Joerg Haider, Freedom Party leader and a past apologist for the Nazis, is an Austrian problem and a European problem; he is not a Jewish problem. Unlike Assad, whose Islamic fundamentalist proxies in Lebanon ambush Israeli soldiers and sometimes shell Israeli towns, Haider has no apparent appetite for killing Jews. He has been careful not to be caught in any overtly anti-Semitic statement and even has a token Jew in his party’s leadership. By focusing on an imagined threat to Jews from Austria, Barak and Diaspora Jewish leaders are fighting yesterday’s war.

That is not to say Austria shouldn’t be punished. Haider is a threat to democratic values and to the integrity of the new Europe. Israel and Jews everywhere should join a boycott of Austria--as part of an international struggle for political decency, not a battle over imaginary Jewish interests.

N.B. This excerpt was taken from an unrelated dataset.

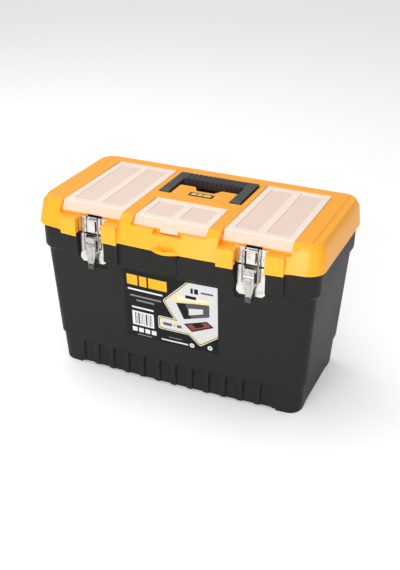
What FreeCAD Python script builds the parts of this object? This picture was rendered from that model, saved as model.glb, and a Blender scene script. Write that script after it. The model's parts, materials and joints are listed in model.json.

Including Haider’s party in its next government may even be good for the long-term moral rehabilitation of Austria, which, unlike Germany, has never fully acknowledged its criminal past. Instead, Austria has eagerly promoted the “Sound of Music” image of a brave little people absorbed against its will by the Third Reich--the land of Hitler and Eichmann as Nazi victim. Maybe now decent Austrians will be forced to finally confront the fact that their parents and grandparents overwhelmingly welcomed the Nazis as liberators, not invaders, and that they bear equal responsibility with the Germans for the Holocaust. Alternatively, Austria will continue to indulge in defensiveness and self-pity and become an international pariah. That, too, is an acceptable option.

If Barak is concerned about Jewish honor, he should begin defending it closer to home. Until the Tishreen editorial, the notion of Israel surrendering its most strategic territory, along with one-third of its water sources, to an old, sick dictator whose regime may not outlast him was merely an insane gamble with the country’s future. Now it is also a national disgrace.